● Task statement
Exactly the lines from the start of the data through the line containing "return crease, colour, skin" should be output, with both ends kept and nothing added.

● Data extract
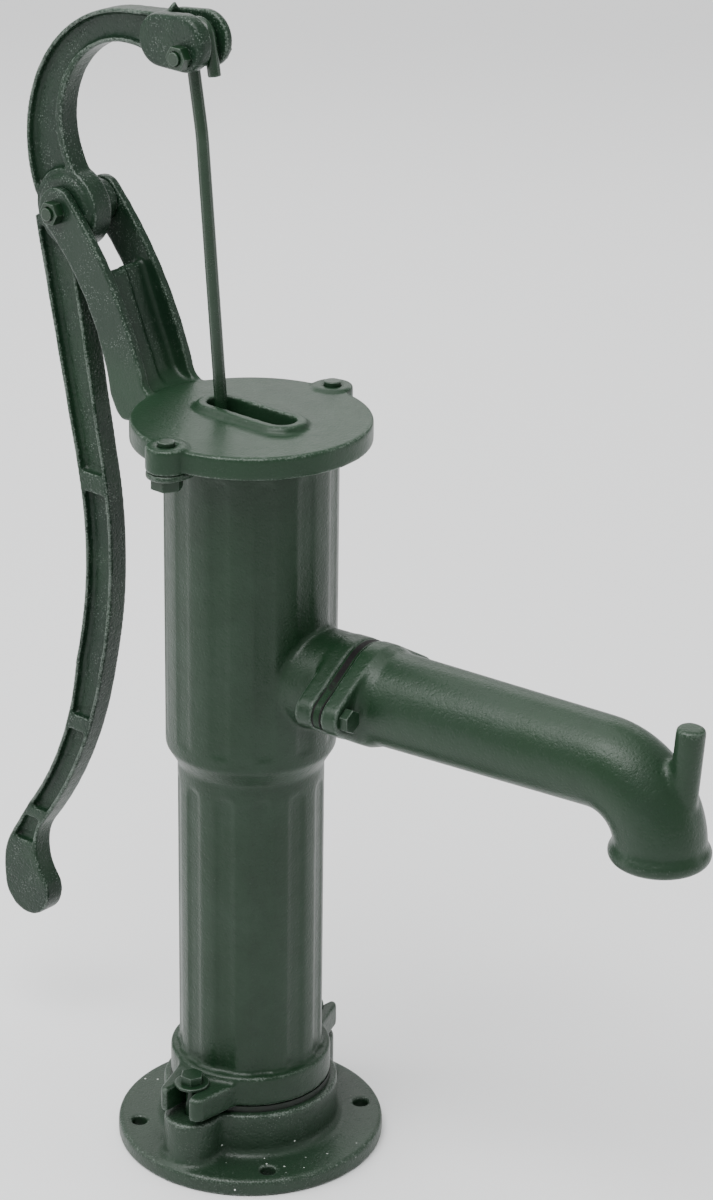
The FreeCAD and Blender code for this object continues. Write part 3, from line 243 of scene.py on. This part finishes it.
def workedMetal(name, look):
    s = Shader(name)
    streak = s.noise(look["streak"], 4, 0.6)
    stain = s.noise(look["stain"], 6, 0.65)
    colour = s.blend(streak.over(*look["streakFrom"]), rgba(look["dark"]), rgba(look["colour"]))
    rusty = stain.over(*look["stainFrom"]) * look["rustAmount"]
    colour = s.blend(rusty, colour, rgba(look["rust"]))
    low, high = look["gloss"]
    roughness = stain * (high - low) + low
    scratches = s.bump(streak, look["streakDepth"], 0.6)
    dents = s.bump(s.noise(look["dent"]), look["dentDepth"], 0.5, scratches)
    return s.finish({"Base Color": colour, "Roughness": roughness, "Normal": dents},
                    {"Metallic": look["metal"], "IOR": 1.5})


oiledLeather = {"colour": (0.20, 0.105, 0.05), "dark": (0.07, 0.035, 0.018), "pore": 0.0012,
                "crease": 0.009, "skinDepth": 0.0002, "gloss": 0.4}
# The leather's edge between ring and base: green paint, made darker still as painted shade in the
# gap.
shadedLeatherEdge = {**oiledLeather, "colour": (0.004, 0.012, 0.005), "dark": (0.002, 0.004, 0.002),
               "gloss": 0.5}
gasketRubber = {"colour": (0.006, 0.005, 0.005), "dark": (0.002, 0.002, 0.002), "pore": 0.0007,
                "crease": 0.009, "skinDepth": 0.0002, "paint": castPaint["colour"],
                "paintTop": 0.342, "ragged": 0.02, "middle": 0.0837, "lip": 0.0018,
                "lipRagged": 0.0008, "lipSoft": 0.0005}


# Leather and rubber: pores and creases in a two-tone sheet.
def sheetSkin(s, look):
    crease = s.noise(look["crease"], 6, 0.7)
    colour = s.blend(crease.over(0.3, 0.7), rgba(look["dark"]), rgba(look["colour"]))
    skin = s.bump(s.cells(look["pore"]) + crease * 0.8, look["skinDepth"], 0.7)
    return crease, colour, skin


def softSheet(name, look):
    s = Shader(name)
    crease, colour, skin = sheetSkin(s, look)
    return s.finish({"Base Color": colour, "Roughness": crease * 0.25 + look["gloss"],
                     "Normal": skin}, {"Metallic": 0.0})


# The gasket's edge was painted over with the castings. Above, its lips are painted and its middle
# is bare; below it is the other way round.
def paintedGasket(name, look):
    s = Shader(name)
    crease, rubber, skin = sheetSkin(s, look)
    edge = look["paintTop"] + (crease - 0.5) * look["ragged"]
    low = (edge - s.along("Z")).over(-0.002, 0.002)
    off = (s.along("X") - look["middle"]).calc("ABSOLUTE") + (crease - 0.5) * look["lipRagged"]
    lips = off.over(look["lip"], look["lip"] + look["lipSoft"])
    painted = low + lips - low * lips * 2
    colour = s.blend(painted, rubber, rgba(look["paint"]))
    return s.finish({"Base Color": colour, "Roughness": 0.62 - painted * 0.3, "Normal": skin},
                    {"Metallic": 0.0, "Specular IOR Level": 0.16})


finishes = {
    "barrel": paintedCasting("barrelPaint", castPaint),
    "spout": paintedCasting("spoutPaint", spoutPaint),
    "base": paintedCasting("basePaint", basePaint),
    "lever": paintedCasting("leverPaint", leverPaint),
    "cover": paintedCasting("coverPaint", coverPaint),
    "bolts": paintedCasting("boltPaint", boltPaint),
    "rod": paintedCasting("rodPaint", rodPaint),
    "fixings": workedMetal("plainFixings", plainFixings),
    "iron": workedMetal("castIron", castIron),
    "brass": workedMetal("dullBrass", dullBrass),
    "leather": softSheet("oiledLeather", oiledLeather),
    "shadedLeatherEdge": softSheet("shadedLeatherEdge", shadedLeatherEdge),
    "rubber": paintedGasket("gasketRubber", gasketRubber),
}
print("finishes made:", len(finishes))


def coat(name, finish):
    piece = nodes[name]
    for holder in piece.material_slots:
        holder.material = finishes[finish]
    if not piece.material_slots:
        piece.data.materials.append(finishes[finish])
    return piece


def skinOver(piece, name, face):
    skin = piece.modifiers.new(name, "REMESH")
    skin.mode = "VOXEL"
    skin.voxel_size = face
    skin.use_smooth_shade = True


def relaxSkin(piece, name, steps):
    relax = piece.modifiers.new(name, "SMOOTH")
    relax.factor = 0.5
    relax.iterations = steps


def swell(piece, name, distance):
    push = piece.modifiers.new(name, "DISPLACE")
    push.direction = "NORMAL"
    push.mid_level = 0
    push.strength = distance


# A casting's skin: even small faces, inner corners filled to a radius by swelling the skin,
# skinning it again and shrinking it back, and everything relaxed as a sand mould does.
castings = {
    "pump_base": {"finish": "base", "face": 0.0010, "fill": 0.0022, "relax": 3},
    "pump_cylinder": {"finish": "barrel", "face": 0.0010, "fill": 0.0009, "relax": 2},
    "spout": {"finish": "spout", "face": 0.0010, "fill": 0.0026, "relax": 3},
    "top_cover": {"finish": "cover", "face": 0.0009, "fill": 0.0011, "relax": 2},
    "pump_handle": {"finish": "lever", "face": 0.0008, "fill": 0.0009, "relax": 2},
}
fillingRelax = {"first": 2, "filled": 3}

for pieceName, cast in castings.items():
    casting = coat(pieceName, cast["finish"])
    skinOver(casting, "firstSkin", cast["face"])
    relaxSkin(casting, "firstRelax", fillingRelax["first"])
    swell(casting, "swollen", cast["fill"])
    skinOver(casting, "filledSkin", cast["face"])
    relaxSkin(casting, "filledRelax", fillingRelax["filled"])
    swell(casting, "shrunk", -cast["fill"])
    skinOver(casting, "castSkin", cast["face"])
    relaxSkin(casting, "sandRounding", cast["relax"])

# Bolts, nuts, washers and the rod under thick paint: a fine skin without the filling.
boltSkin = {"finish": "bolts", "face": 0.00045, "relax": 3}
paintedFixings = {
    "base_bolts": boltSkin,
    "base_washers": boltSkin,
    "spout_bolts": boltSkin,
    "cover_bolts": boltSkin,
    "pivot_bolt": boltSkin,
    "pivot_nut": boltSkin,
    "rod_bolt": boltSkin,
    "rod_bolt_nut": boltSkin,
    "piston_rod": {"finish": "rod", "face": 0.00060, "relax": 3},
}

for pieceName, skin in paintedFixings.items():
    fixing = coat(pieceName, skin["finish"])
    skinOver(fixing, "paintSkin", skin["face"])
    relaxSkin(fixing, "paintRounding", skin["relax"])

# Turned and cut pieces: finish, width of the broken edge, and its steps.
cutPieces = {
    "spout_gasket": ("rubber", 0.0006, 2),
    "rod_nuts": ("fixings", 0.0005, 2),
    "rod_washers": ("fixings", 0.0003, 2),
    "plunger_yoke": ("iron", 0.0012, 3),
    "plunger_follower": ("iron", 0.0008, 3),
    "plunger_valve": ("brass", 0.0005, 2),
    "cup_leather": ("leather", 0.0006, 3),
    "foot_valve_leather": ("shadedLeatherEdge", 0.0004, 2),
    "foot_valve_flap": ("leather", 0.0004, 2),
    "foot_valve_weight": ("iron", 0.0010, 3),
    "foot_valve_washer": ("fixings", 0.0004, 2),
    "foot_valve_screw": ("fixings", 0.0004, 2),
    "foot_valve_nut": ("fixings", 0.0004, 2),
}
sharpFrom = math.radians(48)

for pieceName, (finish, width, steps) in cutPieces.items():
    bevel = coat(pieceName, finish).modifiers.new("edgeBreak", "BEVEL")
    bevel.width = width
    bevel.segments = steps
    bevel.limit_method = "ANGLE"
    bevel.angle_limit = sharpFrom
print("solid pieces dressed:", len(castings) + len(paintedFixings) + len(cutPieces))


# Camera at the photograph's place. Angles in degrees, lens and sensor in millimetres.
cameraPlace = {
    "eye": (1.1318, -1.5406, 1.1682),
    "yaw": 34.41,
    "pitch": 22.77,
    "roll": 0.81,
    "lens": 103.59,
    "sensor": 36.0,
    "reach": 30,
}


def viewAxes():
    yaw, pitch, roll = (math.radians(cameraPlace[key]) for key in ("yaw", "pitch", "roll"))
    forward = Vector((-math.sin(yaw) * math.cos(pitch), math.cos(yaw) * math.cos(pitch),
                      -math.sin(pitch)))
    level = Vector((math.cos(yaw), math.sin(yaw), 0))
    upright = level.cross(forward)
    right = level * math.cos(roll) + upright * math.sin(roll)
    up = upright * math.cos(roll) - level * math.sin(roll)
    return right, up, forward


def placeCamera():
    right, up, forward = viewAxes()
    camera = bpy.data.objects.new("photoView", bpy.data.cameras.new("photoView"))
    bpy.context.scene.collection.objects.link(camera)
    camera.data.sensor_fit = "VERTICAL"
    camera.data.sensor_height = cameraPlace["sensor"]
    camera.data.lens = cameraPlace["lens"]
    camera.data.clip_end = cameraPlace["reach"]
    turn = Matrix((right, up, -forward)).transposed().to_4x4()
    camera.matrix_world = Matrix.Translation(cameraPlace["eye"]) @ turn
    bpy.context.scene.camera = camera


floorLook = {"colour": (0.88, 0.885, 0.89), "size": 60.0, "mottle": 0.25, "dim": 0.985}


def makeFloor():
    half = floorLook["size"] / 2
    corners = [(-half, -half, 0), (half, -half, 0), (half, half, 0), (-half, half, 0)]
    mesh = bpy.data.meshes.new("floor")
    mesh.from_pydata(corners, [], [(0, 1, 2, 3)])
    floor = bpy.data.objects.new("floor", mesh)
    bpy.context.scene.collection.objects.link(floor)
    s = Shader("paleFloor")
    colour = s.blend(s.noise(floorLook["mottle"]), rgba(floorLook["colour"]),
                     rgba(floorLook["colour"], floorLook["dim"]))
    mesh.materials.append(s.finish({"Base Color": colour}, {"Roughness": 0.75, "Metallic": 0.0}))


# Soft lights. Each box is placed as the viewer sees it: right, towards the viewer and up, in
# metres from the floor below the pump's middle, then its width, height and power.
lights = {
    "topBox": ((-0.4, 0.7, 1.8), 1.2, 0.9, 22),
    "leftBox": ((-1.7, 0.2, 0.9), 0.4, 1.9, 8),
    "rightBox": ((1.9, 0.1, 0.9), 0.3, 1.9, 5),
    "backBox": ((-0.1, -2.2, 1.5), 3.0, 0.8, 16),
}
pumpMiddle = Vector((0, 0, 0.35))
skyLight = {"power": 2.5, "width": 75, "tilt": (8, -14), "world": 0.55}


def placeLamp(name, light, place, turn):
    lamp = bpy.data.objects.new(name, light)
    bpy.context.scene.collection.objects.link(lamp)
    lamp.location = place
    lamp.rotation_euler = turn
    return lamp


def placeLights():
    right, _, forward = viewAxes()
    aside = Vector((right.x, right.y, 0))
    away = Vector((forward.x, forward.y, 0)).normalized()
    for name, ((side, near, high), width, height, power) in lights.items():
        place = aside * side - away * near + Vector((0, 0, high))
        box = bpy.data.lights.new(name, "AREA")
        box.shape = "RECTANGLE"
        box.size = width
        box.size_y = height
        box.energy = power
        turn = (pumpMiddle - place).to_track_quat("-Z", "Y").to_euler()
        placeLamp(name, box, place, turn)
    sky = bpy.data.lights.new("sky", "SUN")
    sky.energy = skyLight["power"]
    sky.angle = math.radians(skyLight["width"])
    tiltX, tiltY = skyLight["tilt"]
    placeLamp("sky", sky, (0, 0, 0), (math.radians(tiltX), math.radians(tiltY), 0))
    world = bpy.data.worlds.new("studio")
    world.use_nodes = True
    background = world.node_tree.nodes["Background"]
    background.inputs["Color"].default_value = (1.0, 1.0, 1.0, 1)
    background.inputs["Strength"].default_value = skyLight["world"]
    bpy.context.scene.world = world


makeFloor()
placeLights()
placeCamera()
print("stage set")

● Answer in full
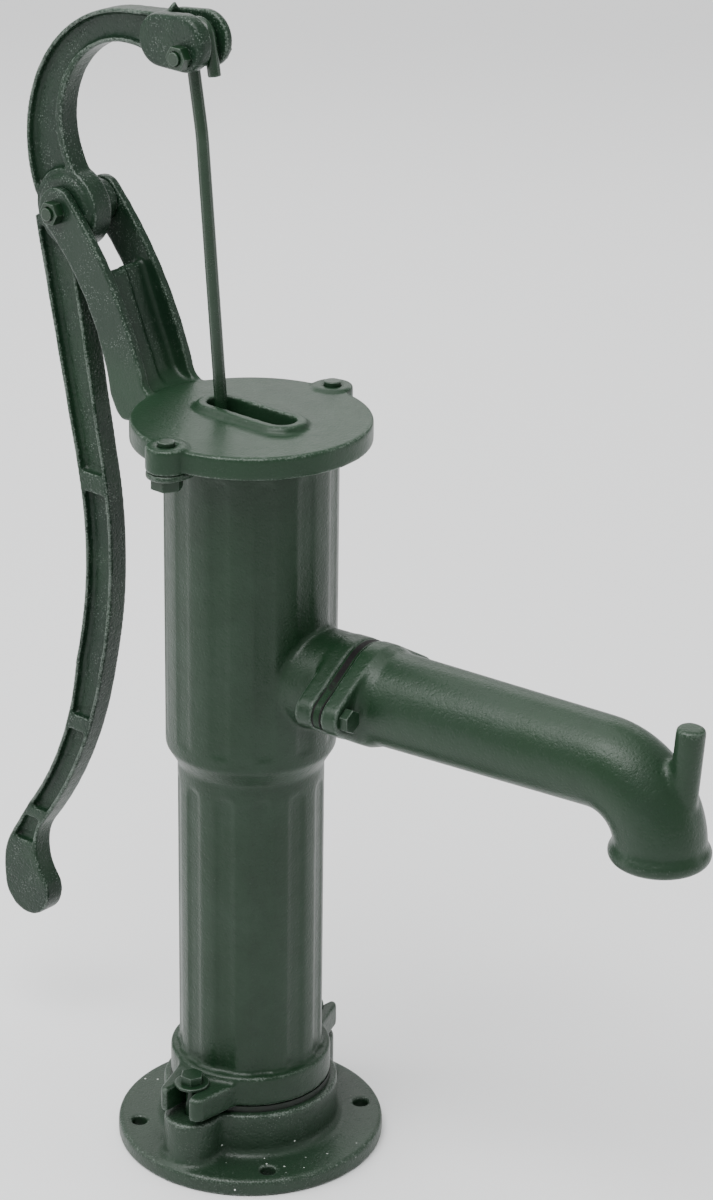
The FreeCAD and Blender code for this object continues. Write part 3, from line 243 of scene.py on. This part finishes it.
def workedMetal(name, look):
    s = Shader(name)
    streak = s.noise(look["streak"], 4, 0.6)
    stain = s.noise(look["stain"], 6, 0.65)
    colour = s.blend(streak.over(*look["streakFrom"]), rgba(look["dark"]), rgba(look["colour"]))
    rusty = stain.over(*look["stainFrom"]) * look["rustAmount"]
    colour = s.blend(rusty, colour, rgba(look["rust"]))
    low, high = look["gloss"]
    roughness = stain * (high - low) + low
    scratches = s.bump(streak, look["streakDepth"], 0.6)
    dents = s.bump(s.noise(look["dent"]), look["dentDepth"], 0.5, scratches)
    return s.finish({"Base Color": colour, "Roughness": roughness, "Normal": dents},
                    {"Metallic": look["metal"], "IOR": 1.5})


oiledLeather = {"colour": (0.20, 0.105, 0.05), "dark": (0.07, 0.035, 0.018), "pore": 0.0012,
                "crease": 0.009, "skinDepth": 0.0002, "gloss": 0.4}
# The leather's edge between ring and base: green paint, made darker still as painted shade in the
# gap.
shadedLeatherEdge = {**oiledLeather, "colour": (0.004, 0.012, 0.005), "dark": (0.002, 0.004, 0.002),
               "gloss": 0.5}
gasketRubber = {"colour": (0.006, 0.005, 0.005), "dark": (0.002, 0.002, 0.002), "pore": 0.0007,
                "crease": 0.009, "skinDepth": 0.0002, "paint": castPaint["colour"],
                "paintTop": 0.342, "ragged": 0.02, "middle": 0.0837, "lip": 0.0018,
                "lipRagged": 0.0008, "lipSoft": 0.0005}


# Leather and rubber: pores and creases in a two-tone sheet.
def sheetSkin(s, look):
    crease = s.noise(look["crease"], 6, 0.7)
    colour = s.blend(crease.over(0.3, 0.7), rgba(look["dark"]), rgba(look["colour"]))
    skin = s.bump(s.cells(look["pore"]) + crease * 0.8, look["skinDepth"], 0.7)
    return crease, colour, skin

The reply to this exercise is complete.